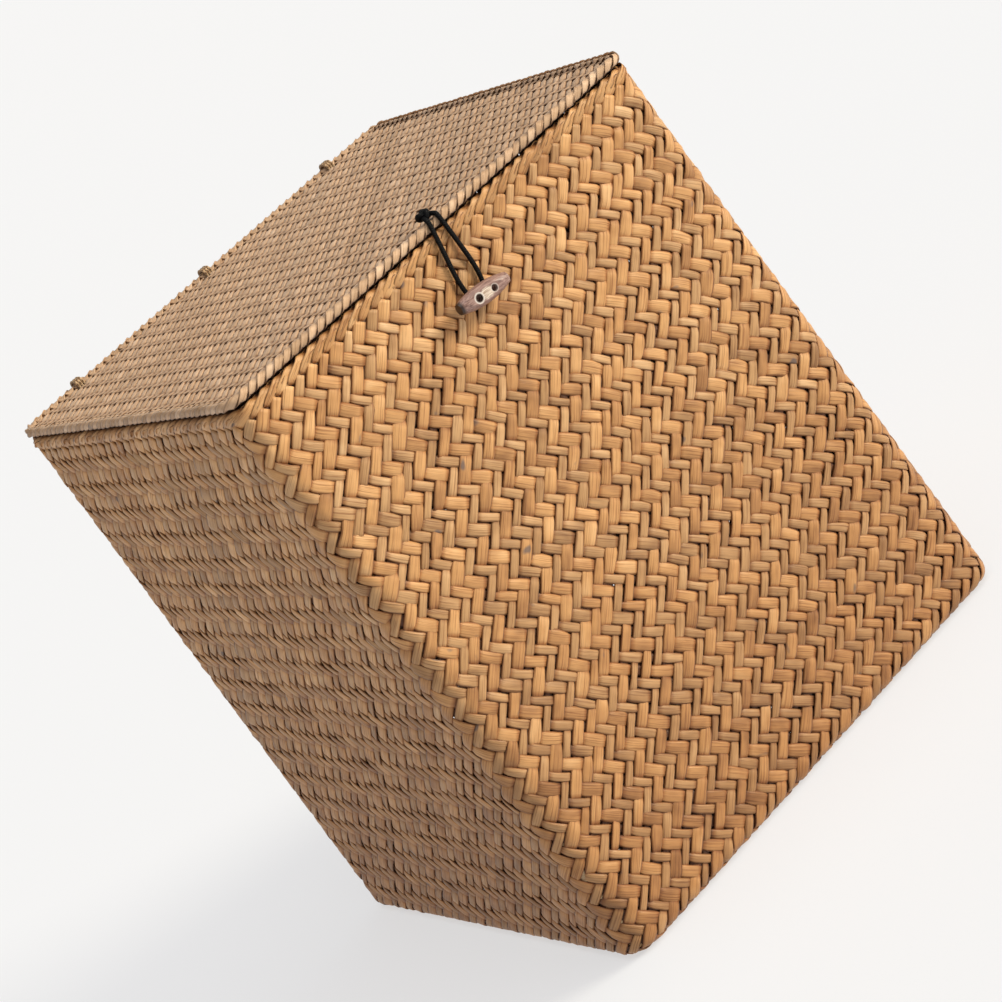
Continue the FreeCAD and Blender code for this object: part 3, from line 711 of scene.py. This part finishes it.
def flatStrands(name, setup, halfX, halfY, level, body, node, material):
    # Two families of straight strands on the diagonals of a cell, cut to a rounded rectangle and
    # round any slots. A strand's rows of crossings are half a cell apart.
    cellX, cellY = setup["cell"]
    corner = setup["corner"]
    reachRows = 2 * halfY / cellY + 2
    pitch = cellX * cellY / math.hypot(cellX, cellY)
    spread = int(halfX / cellX + reachRows / 2) + 2
    number = np.arange(-spread, spread + 1)
    step = 1 / setup["samplesPerRow"]
    rows = np.arange(-reachRows, reachRows, step)
    for family, sign in (("rising", 1), ("falling", -1)):
        tone, kind, share = strandRandoms(len(number), 0.05)
        strand = np.repeat(number, len(rows))
        row = np.tile(rows, len(number))
        x = (strand + sign * row / 2) * cellX
        y = row / 2 * cellY
        outside = np.hypot(np.maximum(np.abs(x) - (halfX - corner), 0),
                           np.maximum(np.abs(y) - (halfY - corner), 0))
        keep = outside <= corner
        for slotX, halfSlot, slotY in setup["slots"]:
            keep &= (np.abs(x - slotX) > halfSlot) | (y < slotY)
        strand, row, x, y = strand[keep], row[keep], x[keep], y[keep]
        breaks = (strand[1:] != strand[:-1]) | (row[1:] - row[:-1] > 1.5 * step)
        run = np.r_[0, np.cumsum(breaks)]
        long = np.bincount(run)[run] >= 3
        strand, row, x, y, run = strand[long], row[long], x[long], y[long], run[long]
        which = strand + spread
        phase = row if setup["ribsAcross"] else 2 * x / cellX
        height = sign * twill(phase, setup["duty"])
        place = np.stack([x, y, level + height * setup["lift"]], -1)
        shown = (height + 1) / 2
        width = pitch / 2 * share[which] * setup["fullness"][family] * (1 - setup["narrowing"] * (1 - shown))
        coord = np.stack([row * math.hypot(cellX, cellY) / 2, which + setup["number"] * sign], -1)
        look = np.stack([tone[which], kind[which], shown], -1)
        piece = ribbonMesh("%s_%s" % (name, family), run, place, np.broadcast_to(upward, place.shape),
                           width, setup["strandThickness"] / 2, coord, look, material)
        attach(piece, body)
        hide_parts(node)


baseLow, baseHigh = [np.array(corner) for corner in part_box("woven_base")]
baseSetup = {
    "cell": (12.2 * millimetre, 12.5 * millimetre), "samplesPerRow": 3, "duty": 0.0,
    "lift": 0.98 * millimetre, "strandThickness": 1.9 * millimetre, "ribsAcross": True,
    "edge": 6 * millimetre, "corner": 14 * millimetre, "slots": (),
    "fullness": {"rising": 1.0, "falling": 1.0}, "narrowing": 0.10, "number": 500.0,
    "raise": 0.5 * millimetre,
}
flatStrands("baseStrands", baseSetup, baseHigh[0] - baseSetup["edge"], baseHigh[1] - baseSetup["edge"],
            (baseLow[2] + baseHigh[2]) / 2 + baseSetup["raise"],
            "basket", "woven_base", wallRush)

lidLow, lidHigh = [np.array(corner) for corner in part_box("lid_panel")]
tiePlaces = [(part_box(label)[0][0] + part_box(label)[1][0]) / 2
             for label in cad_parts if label.startswith("hinge_tie")]
lidSetup = {
    "cell": (7.6 * millimetre, 9.1 * millimetre), "samplesPerRow": 3, "duty": -0.42,
    "lift": 0.85 * millimetre, "strandThickness": 1.6 * millimetre, "ribsAcross": False,
    "corner": 10 * millimetre, "underBinding": 3 * millimetre,
    # Each slot: its middle, half its width, and how far back it starts.
    "slots": [(place, 4.25 * millimetre, 175.3 * millimetre) for place in tiePlaces],
    "fullness": {"rising": 1.04, "falling": 0.74}, "narrowing": 0.10, "number": 500.0,
}
flatStrands("lidStrands", lidSetup, lidHigh[0] + lidSetup["underBinding"],
            lidHigh[1] + lidSetup["underBinding"], (lidLow[2] + lidHigh[2]) / 2,
            "lid", "lid_panel", lidRush)
print("base and lid plaited")


def hoopSurface(along, around, halfX, halfY, corner, level, section):
    # Point and normal on a ring: a rounded section carried round a rounded rectangle. around
    # starts at the middle of the section's underside and goes to the outside first.
    path, out = roundedOutline(along, halfX, halfY, corner)
    profile, face = roundedOutline(around, section[0], section[1], section[2])
    place = np.concatenate([path + out * profile[:, :1], (level + profile[:, 1])[:, None]], -1)
    normal = np.concatenate([out * face[:, :1], face[:, 1:]], -1)
    return place, normal


def edgeStrips(name, setup, start, tone, kind, share, outline, level, body, node, material):
    # Each strip starts at its own place along the edge and goes round the section while it
    # advances by "slant" strips. The first part of the way it may dip in behind the wall.
    # It gets painted shade by exp(-((around - crevice) / reach)^2), in the crevice between rim
    # and lid, and painted shade where it dips in behind the wall.
    halfX, halfY, corner = outline
    count, samples = len(start), setup["samples"]
    strand = np.repeat(np.arange(count), samples)
    way = np.tile(np.linspace(0, 1, samples), count)
    low, high = setup["around"]
    around = low + (high - low) * way
    along = start[strand] + setup["slant"] * way / count
    centre, normal = hoopSurface(along, around, halfX, halfY, corner, level, setup["section"])
    flank = np.clip((np.abs(centre[:, 0]) - halfX + corner) / corner, 0, 1)
    centre[:, 2] = level + (centre[:, 2] - level) * (1 - setup["flankFlat"] * flank)
    dip = np.clip(1 - way / setup["dipShare"], 0, 1) ** 2
    centre = centre - normal * (dip * setup["dip"])[:, None] - upward * (dip * setup["dip"])[:, None]
    wobble = 1 + setup["spread"] * random.standard_normal(count)
    shingle = (setup["shingle"] * (1 + 0.3 * random.standard_normal(count)))[strand]
    direction = unit(np.roll(centre, -1, 0) - centre)
    direction[samples - 1::samples] = direction[samples - 2::samples]
    lean = unit(normal + shingle[:, None] * unit(np.cross(direction, normal)))
    half = setup["width"] / 2 * (wobble * (0.85 + 0.15 * share))[strand]
    coord = np.stack([way * setup["length"], strand + setup["number"]], -1)
    crevice = np.exp(-((around - setup["crevice"][0]) / setup["crevice"][1]) ** 2)
    # Painted shade in the crevice between rim and lid, and where the strip dips behind the wall.
    shown = setup["shown"] - setup["dipShade"] * dip - setup["creviceShade"] * crevice
    look = np.stack([tone[strand], kind[strand] * setup["greyShare"], shown], -1)
    piece = ribbonMesh(name, strand, centre, lean, half, setup["thickness"] / 2, coord, look, material,
                       border=setup["border"])
    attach(piece, body)
    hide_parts(node)


edgeShades = {"shown": 0.95, "dipShade": 0.55, "creviceShade": 0.95}
rimSetup = {
    "width": 8.4 * millimetre, "thickness": 0.9 * millimetre, "slant": 4.3, "samples": 24,
    "around": (0.13, 0.86), "section": (3.65 * millimetre, 4.7 * millimetre, 2.4 * millimetre),
    "shingle": 0.20, "spread": 0.05, "dip": 2.0 * millimetre, "dipShare": 0.16, "flankFlat": 0.0,
    "length": 55 * millimetre, "number": 3000.0, "greyShare": 0.5, "crevice": (0.52, 0.085),
    "border": 0.8, "across": 8.5 * millimetre, "sink": 0.8 * millimetre, **edgeShades,
}
foldHalf = rimSetup["across"] / 2
edgeStrips("rimFoldStrips", rimSetup, risingTops["along"], risingTops["tone"], risingTops["kind"],
           risingTops["share"],
           (rimHalf[0] - foldHalf, rimHalf[1] - foldHalf, wallSetup["cornerTop"] - foldHalf),
           (rimLow[2] + rimHigh[2]) / 2 - rimSetup["sink"], "basket", "rim_fold", wallRush)

bindingLow, bindingHigh = [np.array(corner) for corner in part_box("lid_binding")]
bindingEdge = bindingHigh[2] - bindingLow[2]
bindingSetup = {
    "strips": 184, "width": 6.6 * millimetre, "thickness": 0.9 * millimetre, "slant": 2.7, "samples": 18,
    "around": (-0.16, 0.70), "section": (3.45 * millimetre, 2.9 * millimetre, 2.3 * millimetre),
    "shingle": 0.18, "spread": 0.05, "dip": 0.0, "dipShare": 0.1, "flankFlat": 0.2,
    "length": 28 * millimetre, "number": 5000.0, "greyShare": 0.6, "corner": 15 * millimetre,
    "crevice": (-0.02, 0.12), "border": 0.9, "paler": 0.15, **edgeShades,
}
bindingTone, bindingKind, bindingShare = strandRandoms(bindingSetup["strips"], 0.05)
edgeStrips("lidEdgeWraps", bindingSetup, np.arange(bindingSetup["strips"]) / bindingSetup["strips"],
           bindingTone + bindingSetup["paler"], bindingKind, bindingShare,
           (bindingHigh[0] - bindingEdge / 2, bindingHigh[1] - bindingEdge / 2,
            bindingSetup["corner"] - bindingEdge / 2),
           (bindingLow[2] + bindingHigh[2]) / 2, "lid", "lid_binding", lidRush)
print("rim and lid edge bound")


twineSection = roundSection(8)
tieSetup = {"turns": 3, "spacing": 2.45 * millimetre, "radius": 1.2 * millimetre, "samples": 40,
            "corner": 4.25 * millimetre, "cord": 2.5 * millimetre, "number": 7000.0}


def hingeTie(label, setup):
    # Closed turns side by side on the tie's centre line, a rounded rectangle seen from the side.
    low, high = [np.array(corner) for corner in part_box(label)]
    middle = (low + high) / 2
    halfY, halfZ = [(high[k] - low[k] - setup["cord"]) / 2 for k in (1, 2)]
    turns, samples = setup["turns"], setup["samples"]
    strand = np.repeat(np.arange(turns), samples)
    way = np.tile(np.arange(samples) / samples, turns)
    path, out = roundedOutline(way, halfY, halfZ, setup["corner"])
    x = middle[0] + (strand - (turns - 1) / 2) * setup["spacing"]
    centre = np.stack([x, middle[1] + path[:, 0], middle[2] + path[:, 1]], -1)
    normal = np.stack([np.zeros(len(way)), out[:, 0], out[:, 1]], -1)
    length = 4 * (halfY + halfZ)
    coord = np.stack([way * length, strand + setup["number"]], -1)
    look = np.ones((len(way), 3))
    piece = ribbonMesh(label + "_turns", strand, centre, normal, setup["radius"], setup["radius"],
                       coord, look, twine, twineSection, closed=True)
    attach(piece, "basket")
    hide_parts(label)


for label in list(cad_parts):
    if label.startswith("hinge_tie"):
        hingeTie(label, tieSetup)
paint(plainFibre("lashingTwine", (0.50, 0.34, 0.19), (0.26, 0.16, 0.08), (900, 900, 900), 0.7),
      "post_lashings", "toggle_thread")
print("ties bound")


elasticSetup = {
    "route": [(-0.0022, -0.1826, 0.49165), (-0.0038, -0.187175, 0.49125), (-0.0040, -0.19025, 0.488175),
              (-0.0170, -0.191549, 0.42625), (0.0050, -0.191549, 0.42625), (0.0050, -0.19025, 0.488175),
              (0.0048, -0.187175, 0.49125), (0.0022, -0.1826, 0.49165)],
    "diameter": 3.4 * millimetre, "sides": 14, "face": (0.0, -1.0, 0.25),
    "bendStart": (0.001, -0.1830, 0.4914), "bendEnd": (0.001, -0.1888, 0.4906),
}
knotSetup = {"tube": 1.75 * millimetre, "size": (4.9, 4.6, 1.95), "samples": 90, "sides": 12,
             "shift": (-1.0, -8.3, 1.5), "face": (0.31, 0.17, 0.93),
             "turnLength": 6 * millimetre}    # size and shift are in millimetres


def splinePoints(route):
    # Smooth line with the route's points as control points.
    data = bpy.data.curves.new("route", "CURVE")
    data.dimensions = "3D"
    data.resolution_u = 24
    spline = data.splines.new("NURBS")
    spline.points.add(len(route) - 1)
    spline.points.foreach_set("co", np.c_[np.array(route), np.ones(len(route))].ravel())
    spline.order_u = 3
    spline.use_endpoint_u = True
    holder = bpy.data.objects.new("route", data)
    mesh = bpy.data.meshes.new_from_object(holder)
    points = np.empty(len(mesh.vertices) * 3)
    mesh.vertices.foreach_get("co", points)
    bpy.data.objects.remove(holder)
    return points.reshape(-1, 3)


def elasticLoop(setup):
    # A round tube along the route's smooth line. Its "face" only sets where the section starts.
    line = splinePoints(setup["route"])
    steps = np.linalg.norm(np.diff(line, axis=0), axis=1)
    along = np.r_[0, np.cumsum(steps)]
    count = len(line)
    hint = np.broadcast_to(np.array(setup["face"]), line.shape)
    coord = np.stack([along, np.zeros(count)], -1)
    radius = setup["diameter"] / 2
    piece = ribbonMesh("elasticLoopCord", np.zeros(count, int), line, hint, radius, radius, coord,
                       np.ones((count, 3)), elasticBlack, roundSection(setup["sides"]))
    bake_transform(piece)
    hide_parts("elastic_loop")
    print("elastic loop %.1f mm long" % (along[-1] / millimetre))


def elasticKnot(setup):
    # Overhand knot: x = sin t + 2 sin 2t, y = cos t - 2 cos 2t, height = -sin 3t.
    low, high = [np.array(corner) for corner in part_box("elastic_knot")]
    turn = np.arange(setup["samples"]) / setup["samples"] * 2 * math.pi
    shape = np.stack([(np.sin(turn) + 2 * np.sin(2 * turn)) / 3, (np.cos(turn) - 2 * np.cos(2 * turn)) / 3,
                      -np.sin(3 * turn)], -1)
    middle = (low + high) / 2 + np.array(setup["shift"]) * millimetre
    centre = middle + shape * np.array(setup["size"]) * millimetre
    after = np.roll(centre, -1, 0) - np.roll(centre, 1, 0)
    normal = unit(np.cross(after, np.array(setup["face"])))
    coord = np.stack([turn * setup["turnLength"], np.zeros(len(turn))], -1)
    piece = ribbonMesh("elasticKnotCord", np.zeros(len(turn), int), centre, normal, setup["tube"],
                       setup["tube"], coord, np.ones((len(turn), 3)), elasticBlack,
                       roundSection(setup["sides"]), closed=True)
    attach(piece, "lid")
    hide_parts("elastic_knot")


elasticLoop(elasticSetup)
elasticKnot(knotSetup)
print("elastic tied")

========================================================================

» **OBJECTIVE**:
Transcribe the lines above from the one with "hide_parts(label)" through the one with "return points.reshape(-1, 3)". Include both ends and leave out every other line.

» **EXERCISE RESULT**:
    hide_parts(label)


for label in list(cad_parts):
    if label.startswith("hinge_tie"):
        hingeTie(label, tieSetup)
paint(plainFibre("lashingTwine", (0.50, 0.34, 0.19), (0.26, 0.16, 0.08), (900, 900, 900), 0.7),
      "post_lashings", "toggle_thread")
print("ties bound")


elasticSetup = {
    "route": [(-0.0022, -0.1826, 0.49165), (-0.0038, -0.187175, 0.49125), (-0.0040, -0.19025, 0.488175),
              (-0.0170, -0.191549, 0.42625), (0.0050, -0.191549, 0.42625), (0.0050, -0.19025, 0.488175),
              (0.0048, -0.187175, 0.49125), (0.0022, -0.1826, 0.49165)],
    "diameter": 3.4 * millimetre, "sides": 14, "face": (0.0, -1.0, 0.25),
    "bendStart": (0.001, -0.1830, 0.4914), "bendEnd": (0.001, -0.1888, 0.4906),
}
knotSetup = {"tube": 1.75 * millimetre, "size": (4.9, 4.6, 1.95), "samples": 90, "sides": 12,
             "shift": (-1.0, -8.3, 1.5), "face": (0.31, 0.17, 0.93),
             "turnLength": 6 * millimetre}    # size and shift are in millimetres


def splinePoints(route):
    # Smooth line with the route's points as control points.
    data = bpy.data.curves.new("route", "CURVE")
    data.dimensions = "3D"
    data.resolution_u = 24
    spline = data.splines.new("NURBS")
    spline.points.add(len(route) - 1)
    spline.points.foreach_set("co", np.c_[np.array(route), np.ones(len(route))].ravel())
    spline.order_u = 3
    spline.use_endpoint_u = True
    holder = bpy.data.objects.new("route", data)
    mesh = bpy.data.meshes.new_from_object(holder)
    points = np.empty(len(mesh.vertices) * 3)
    mesh.vertices.foreach_get("co", points)
    bpy.data.objects.remove(holder)
    return points.reshape(-1, 3)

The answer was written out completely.